# [Short problem]
Reproduce each line that includes the word "empty".

**** Given information ****

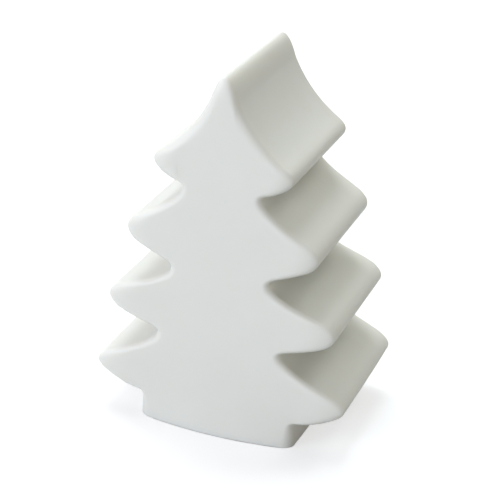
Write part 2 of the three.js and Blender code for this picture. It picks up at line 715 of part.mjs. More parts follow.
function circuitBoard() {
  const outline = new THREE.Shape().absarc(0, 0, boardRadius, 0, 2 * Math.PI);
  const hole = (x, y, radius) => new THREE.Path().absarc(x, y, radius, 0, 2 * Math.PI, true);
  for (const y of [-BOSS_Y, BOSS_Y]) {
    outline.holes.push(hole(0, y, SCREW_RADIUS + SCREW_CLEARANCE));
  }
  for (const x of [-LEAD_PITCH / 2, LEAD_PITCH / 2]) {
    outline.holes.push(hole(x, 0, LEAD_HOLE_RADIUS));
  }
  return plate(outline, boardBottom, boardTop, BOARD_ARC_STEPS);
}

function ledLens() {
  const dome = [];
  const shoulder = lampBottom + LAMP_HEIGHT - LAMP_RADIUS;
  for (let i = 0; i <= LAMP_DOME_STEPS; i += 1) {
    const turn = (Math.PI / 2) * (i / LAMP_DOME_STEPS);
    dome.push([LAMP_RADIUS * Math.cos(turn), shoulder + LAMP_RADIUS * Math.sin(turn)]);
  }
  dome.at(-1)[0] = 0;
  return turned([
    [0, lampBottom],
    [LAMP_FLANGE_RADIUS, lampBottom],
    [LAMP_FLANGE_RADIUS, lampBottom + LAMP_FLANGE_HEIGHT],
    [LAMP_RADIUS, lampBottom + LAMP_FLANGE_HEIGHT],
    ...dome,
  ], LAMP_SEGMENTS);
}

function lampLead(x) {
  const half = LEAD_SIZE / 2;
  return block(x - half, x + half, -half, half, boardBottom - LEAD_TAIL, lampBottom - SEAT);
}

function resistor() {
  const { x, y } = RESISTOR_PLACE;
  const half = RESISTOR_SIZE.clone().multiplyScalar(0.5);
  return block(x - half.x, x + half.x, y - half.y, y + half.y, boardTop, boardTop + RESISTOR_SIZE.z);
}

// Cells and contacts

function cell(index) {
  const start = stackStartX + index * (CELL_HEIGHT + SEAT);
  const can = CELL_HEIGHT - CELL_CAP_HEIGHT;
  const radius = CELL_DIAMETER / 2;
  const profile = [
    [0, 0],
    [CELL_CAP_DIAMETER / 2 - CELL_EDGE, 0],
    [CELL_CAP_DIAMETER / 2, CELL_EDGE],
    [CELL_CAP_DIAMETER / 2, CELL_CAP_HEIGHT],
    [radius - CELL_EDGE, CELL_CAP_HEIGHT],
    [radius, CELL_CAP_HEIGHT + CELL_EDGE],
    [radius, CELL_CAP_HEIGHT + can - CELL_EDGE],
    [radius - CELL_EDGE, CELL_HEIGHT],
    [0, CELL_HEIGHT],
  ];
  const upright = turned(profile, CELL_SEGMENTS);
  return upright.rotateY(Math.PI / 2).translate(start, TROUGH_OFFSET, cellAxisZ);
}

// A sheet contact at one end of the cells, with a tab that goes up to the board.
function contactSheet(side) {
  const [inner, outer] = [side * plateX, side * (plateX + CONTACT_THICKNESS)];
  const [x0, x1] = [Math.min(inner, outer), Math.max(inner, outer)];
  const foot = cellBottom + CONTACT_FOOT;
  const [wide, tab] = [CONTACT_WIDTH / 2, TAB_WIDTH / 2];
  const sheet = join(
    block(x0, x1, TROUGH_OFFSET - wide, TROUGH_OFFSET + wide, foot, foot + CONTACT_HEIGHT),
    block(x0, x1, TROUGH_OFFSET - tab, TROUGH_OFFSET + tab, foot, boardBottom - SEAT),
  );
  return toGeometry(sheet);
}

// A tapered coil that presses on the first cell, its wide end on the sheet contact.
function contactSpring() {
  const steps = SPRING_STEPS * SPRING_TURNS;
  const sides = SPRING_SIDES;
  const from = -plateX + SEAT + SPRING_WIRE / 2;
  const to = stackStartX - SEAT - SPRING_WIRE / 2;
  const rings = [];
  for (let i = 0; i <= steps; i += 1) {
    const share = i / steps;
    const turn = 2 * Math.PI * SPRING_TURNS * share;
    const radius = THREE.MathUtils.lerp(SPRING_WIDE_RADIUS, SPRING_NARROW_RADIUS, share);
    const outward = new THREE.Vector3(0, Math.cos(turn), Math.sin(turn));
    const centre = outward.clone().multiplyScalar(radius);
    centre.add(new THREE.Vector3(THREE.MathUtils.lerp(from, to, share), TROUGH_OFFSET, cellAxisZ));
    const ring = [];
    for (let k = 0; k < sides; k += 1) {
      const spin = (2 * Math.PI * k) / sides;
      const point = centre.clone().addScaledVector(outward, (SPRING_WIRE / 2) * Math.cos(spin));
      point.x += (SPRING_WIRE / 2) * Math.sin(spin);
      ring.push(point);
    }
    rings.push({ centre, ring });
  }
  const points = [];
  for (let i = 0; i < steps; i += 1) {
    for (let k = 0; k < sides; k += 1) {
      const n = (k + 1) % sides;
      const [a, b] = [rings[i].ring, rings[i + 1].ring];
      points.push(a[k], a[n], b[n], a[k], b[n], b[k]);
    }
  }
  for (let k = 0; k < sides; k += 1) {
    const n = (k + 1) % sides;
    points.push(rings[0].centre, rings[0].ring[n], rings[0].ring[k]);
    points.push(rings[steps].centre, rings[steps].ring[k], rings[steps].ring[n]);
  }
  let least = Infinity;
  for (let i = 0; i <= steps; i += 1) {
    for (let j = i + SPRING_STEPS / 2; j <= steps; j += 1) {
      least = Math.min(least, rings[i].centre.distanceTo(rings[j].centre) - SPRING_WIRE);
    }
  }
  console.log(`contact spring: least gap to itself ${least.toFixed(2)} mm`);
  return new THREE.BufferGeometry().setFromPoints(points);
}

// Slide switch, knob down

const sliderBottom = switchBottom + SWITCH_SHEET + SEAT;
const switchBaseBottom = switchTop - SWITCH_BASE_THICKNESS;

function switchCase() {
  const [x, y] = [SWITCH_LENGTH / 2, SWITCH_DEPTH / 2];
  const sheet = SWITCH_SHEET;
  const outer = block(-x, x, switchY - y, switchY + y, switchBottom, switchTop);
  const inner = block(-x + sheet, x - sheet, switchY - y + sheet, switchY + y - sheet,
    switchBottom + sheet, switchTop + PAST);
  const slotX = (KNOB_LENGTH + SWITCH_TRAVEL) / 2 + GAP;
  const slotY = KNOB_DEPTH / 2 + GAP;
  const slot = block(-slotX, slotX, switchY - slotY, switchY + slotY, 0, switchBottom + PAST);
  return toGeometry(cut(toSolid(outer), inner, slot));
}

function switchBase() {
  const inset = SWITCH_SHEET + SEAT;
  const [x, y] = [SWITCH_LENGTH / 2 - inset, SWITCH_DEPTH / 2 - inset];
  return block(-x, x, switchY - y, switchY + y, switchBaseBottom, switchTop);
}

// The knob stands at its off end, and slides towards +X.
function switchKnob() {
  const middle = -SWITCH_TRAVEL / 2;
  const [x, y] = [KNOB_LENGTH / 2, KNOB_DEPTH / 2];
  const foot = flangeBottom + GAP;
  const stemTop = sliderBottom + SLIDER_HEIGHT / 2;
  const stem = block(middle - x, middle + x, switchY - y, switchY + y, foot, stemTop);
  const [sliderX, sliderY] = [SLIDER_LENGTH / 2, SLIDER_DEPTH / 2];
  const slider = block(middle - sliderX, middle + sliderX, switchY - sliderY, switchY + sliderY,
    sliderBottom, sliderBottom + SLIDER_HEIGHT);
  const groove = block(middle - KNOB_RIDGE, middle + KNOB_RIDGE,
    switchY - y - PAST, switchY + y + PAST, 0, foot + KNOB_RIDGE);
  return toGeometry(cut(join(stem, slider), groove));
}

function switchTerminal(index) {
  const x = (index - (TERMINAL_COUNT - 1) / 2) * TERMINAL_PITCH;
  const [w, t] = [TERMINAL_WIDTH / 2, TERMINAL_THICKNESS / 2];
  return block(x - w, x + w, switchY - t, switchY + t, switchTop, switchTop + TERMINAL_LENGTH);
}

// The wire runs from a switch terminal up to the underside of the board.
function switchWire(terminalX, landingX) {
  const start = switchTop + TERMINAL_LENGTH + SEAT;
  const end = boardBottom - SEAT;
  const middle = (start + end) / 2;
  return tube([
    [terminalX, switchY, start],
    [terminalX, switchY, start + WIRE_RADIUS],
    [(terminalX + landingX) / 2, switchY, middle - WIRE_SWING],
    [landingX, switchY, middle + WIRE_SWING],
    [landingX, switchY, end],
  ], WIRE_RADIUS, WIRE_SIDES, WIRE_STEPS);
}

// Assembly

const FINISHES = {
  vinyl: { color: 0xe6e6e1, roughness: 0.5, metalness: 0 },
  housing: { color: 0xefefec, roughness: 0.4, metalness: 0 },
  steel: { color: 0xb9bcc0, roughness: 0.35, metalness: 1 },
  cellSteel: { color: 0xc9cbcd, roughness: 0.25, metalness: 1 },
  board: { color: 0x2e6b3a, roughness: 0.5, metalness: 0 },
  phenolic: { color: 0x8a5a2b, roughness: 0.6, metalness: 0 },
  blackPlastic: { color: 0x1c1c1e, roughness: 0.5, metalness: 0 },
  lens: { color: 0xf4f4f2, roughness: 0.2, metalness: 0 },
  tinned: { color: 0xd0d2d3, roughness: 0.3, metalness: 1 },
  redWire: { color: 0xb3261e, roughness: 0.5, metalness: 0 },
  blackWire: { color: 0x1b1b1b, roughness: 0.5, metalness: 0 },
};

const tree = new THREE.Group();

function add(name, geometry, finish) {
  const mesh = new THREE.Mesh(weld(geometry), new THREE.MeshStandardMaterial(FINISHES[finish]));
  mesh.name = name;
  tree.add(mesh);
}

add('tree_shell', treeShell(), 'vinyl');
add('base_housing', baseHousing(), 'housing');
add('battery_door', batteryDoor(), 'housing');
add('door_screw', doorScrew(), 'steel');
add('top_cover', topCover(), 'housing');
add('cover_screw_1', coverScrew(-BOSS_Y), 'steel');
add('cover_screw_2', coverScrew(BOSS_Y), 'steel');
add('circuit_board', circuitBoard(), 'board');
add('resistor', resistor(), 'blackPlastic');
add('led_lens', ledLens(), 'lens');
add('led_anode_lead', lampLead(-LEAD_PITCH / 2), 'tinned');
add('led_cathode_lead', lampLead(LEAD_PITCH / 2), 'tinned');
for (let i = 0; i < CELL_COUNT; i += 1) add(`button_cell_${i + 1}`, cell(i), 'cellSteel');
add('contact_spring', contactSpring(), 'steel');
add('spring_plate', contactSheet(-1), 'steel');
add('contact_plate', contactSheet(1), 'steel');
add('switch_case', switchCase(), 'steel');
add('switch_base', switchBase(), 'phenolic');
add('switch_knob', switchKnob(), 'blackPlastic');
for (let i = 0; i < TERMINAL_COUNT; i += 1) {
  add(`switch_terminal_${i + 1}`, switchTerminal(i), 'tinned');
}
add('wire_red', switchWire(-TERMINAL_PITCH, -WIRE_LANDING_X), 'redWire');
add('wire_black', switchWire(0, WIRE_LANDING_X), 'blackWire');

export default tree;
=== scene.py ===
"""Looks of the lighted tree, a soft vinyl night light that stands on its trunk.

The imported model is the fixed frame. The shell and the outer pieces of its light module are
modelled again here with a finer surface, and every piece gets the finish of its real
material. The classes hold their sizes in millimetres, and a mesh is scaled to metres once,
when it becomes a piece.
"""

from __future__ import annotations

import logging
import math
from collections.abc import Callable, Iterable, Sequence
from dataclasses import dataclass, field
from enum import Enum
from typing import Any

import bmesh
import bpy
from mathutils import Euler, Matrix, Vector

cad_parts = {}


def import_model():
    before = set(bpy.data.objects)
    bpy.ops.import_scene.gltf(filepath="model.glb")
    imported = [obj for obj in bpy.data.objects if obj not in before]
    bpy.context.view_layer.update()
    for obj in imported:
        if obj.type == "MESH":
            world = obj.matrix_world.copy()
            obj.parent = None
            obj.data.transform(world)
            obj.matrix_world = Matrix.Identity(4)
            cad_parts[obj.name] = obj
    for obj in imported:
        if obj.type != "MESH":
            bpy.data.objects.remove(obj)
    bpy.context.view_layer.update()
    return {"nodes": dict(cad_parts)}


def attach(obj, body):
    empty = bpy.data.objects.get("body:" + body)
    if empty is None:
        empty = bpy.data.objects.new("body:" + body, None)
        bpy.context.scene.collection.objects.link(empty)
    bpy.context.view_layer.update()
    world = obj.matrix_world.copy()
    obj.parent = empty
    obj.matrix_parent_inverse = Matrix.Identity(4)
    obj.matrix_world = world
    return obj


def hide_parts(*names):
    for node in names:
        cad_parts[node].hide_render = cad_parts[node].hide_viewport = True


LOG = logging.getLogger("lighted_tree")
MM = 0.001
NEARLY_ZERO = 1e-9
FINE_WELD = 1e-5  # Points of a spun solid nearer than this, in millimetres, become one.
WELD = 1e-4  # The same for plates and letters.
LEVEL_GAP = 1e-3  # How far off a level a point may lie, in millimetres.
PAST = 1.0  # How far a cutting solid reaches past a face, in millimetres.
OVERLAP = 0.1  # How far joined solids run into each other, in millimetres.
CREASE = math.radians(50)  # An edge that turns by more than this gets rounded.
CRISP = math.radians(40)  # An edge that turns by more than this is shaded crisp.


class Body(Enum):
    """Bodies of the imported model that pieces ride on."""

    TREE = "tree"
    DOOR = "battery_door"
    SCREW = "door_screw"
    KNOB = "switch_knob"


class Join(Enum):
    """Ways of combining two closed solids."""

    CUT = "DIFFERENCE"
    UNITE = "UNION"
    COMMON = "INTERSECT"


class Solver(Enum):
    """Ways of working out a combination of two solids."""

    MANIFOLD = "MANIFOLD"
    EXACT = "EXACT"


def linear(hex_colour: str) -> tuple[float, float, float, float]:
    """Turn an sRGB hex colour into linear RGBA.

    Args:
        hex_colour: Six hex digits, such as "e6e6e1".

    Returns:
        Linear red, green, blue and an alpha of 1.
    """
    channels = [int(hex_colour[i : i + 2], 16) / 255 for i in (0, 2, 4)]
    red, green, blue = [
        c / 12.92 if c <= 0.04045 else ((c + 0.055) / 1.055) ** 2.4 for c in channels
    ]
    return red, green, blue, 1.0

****

# [Solution to this exercise]
    empty = bpy.data.objects.get("body:" + body)
    if empty is None:
        empty = bpy.data.objects.new("body:" + body, None)
        bpy.context.scene.collection.objects.link(empty)
    obj.parent = empty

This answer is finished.